# WHAT NEEDS TO BE DONE
Take the lines from the beginning of the data below through the line holding "seam = 0.4; // [0.2:0.05:0.8]" and return exactly those.

>> Start DATA BLOCK

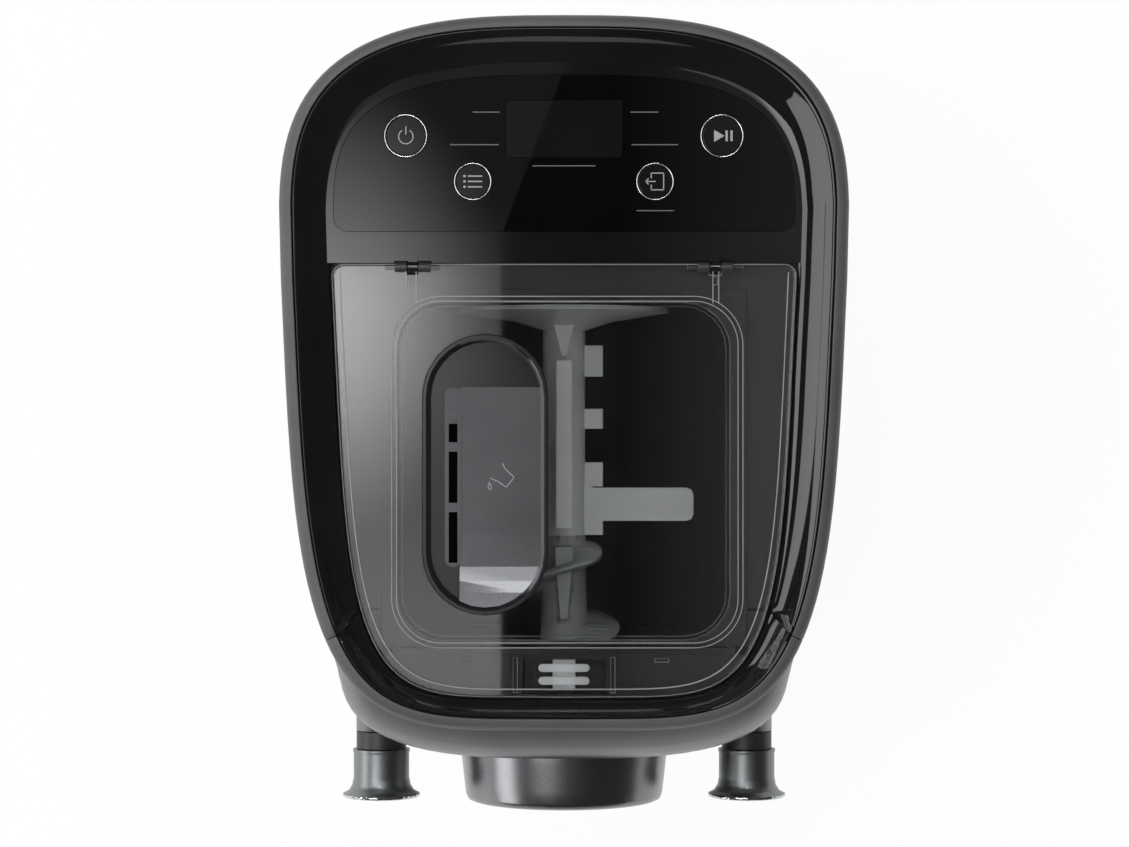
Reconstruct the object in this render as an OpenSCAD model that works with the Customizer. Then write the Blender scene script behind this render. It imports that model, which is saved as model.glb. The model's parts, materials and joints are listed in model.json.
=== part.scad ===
// Electric pasta maker: a table-top kneading and extruding machine.
// +X is the machine's right, -Y its front, where the pasta comes out, and +Z is up.
// The origin is on the table, under the middle of the machine.

/* [Body] */
// Width of the body at its widest line
body_w = 245; // [238:1:257]
// Length of the body behind its widest line
body_rear = 92.7; // [89:0.1:100]
// Length from the chamber's inside end to the body's widest line
rear_reach = 28.9; // [28:0.1:32]
// Length from the rim's front to the chamber
front_reach = 36.3; // [35:0.1:40]
// Height of the top rim above the table
body_h = 295; // [288:1:320]
// Wall of the outer shells
shell_wall = 2.8; // [2:0.1:3.2]
// How far the shells draw in from the rim down to the foot
shell_draft = 7; // [3:0.5:9]
// Width of the matt rim round the top
rim_w = 5.8; // [5:0.1:6.4]
// Height of the rubber feet
foot_h = 6; // [4:0.5:9]
// Thickness of the bottom plate
base_t = 3; // [2:0.1:5]
// How far the locking ring's front face stands in front of the rim
nose_len = 38.7; // [37:0.1:42]
// Gap where the removable front meets the shell
seam = 0.4; // [0.2:0.05:0.8]

/* [Top deck] */
// Depth of the deck below the rim
deck_drop = 10; // [9:0.5:13]
// Thickness of the deck plate
deck_t = 2.8; // [2.4:0.1:3.2]
// Width left between the rim's outside and the control panel
panel_side = 23.3; // [23.3:0.1:30]
// Length of the control panel from its straight edge to its crown
panel_len = 67.3; // [64:0.1:68]
// Thickness of the control panel
panel_t = 2; // [1.6:0.1:2.2]
// Radius of the power and start buttons
big_button_r = 9.4; // [8:0.1:10]
// Radius of the menu and extrude buttons
small_button_r = 8.2; // [7:0.1:9]
// Travel of a button
button_travel = 0.8; // [0.4:0.1:1]
// Width of the display window
display_w = 50; // [40:1:52]
// Length of the display window, front to back
display_l = 24.6; // [18:0.2:25]

/* [Lid] */
// Width left between the rim's outside and the lid, at the sides
lid_inset_side = 21.7; // [20:0.1:23]
// Width left between the rim's outside and the lid, at the front
lid_inset_front = 14.2; // [13:0.1:16]
// Thickness of the clear lid
lid_t = 3; // [2.4:0.1:3.4]
// How far the lid stands above the deck
lid_proud = 2; // [1.5:0.1:2.5]
// Depth of the lid's inner collar
collar_h = 6; // [4:0.2:8]
// Radius of the hinge pins
hinge_pin_r = 1; // [0.8:0.05:1.1]
// Half width of the pouring well, outside
well_r = 27.1; // [24:0.1:28]
// Length of the pouring well, outside
well_len = 121; // [110:1:124]
// Depth of the pouring well below its lip
well_depth = 12; // [9:0.5:12.5]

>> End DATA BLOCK

# FULL RESPONSE
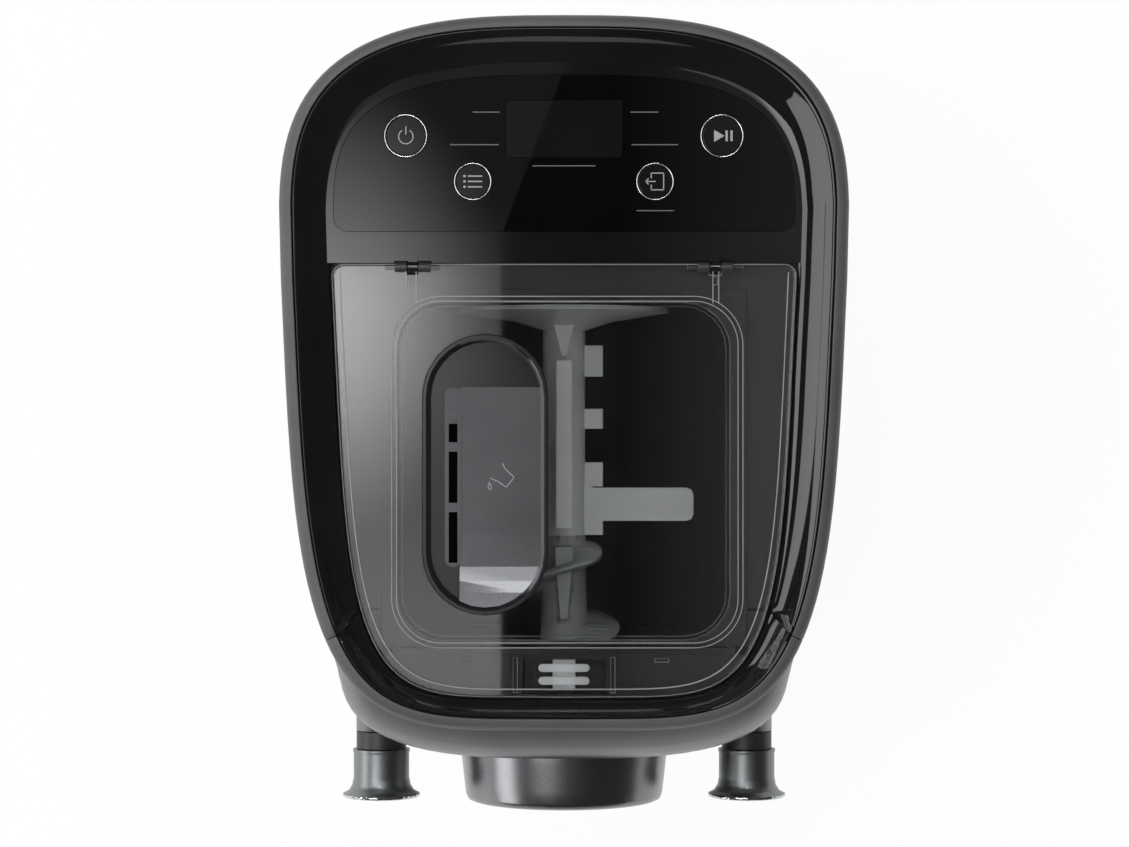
Reconstruct the object in this render as an OpenSCAD model that works with the Customizer. Then write the Blender scene script behind this render. It imports that model, which is saved as model.glb. The model's parts, materials and joints are listed in model.json.
=== part.scad ===
// Electric pasta maker: a table-top kneading and extruding machine.
// +X is the machine's right, -Y its front, where the pasta comes out, and +Z is up.
// The origin is on the table, under the middle of the machine.

/* [Body] */
// Width of the body at its widest line
body_w = 245; // [238:1:257]
// Length of the body behind its widest line
body_rear = 92.7; // [89:0.1:100]
// Length from the chamber's inside end to the body's widest line
rear_reach = 28.9; // [28:0.1:32]
// Length from the rim's front to the chamber
front_reach = 36.3; // [35:0.1:40]
// Height of the top rim above the table
body_h = 295; // [288:1:320]
// Wall of the outer shells
shell_wall = 2.8; // [2:0.1:3.2]
// How far the shells draw in from the rim down to the foot
shell_draft = 7; // [3:0.5:9]
// Width of the matt rim round the top
rim_w = 5.8; // [5:0.1:6.4]
// Height of the rubber feet
foot_h = 6; // [4:0.5:9]
// Thickness of the bottom plate
base_t = 3; // [2:0.1:5]
// How far the locking ring's front face stands in front of the rim
nose_len = 38.7; // [37:0.1:42]
// Gap where the removable front meets the shell
seam = 0.4; // [0.2:0.05:0.8]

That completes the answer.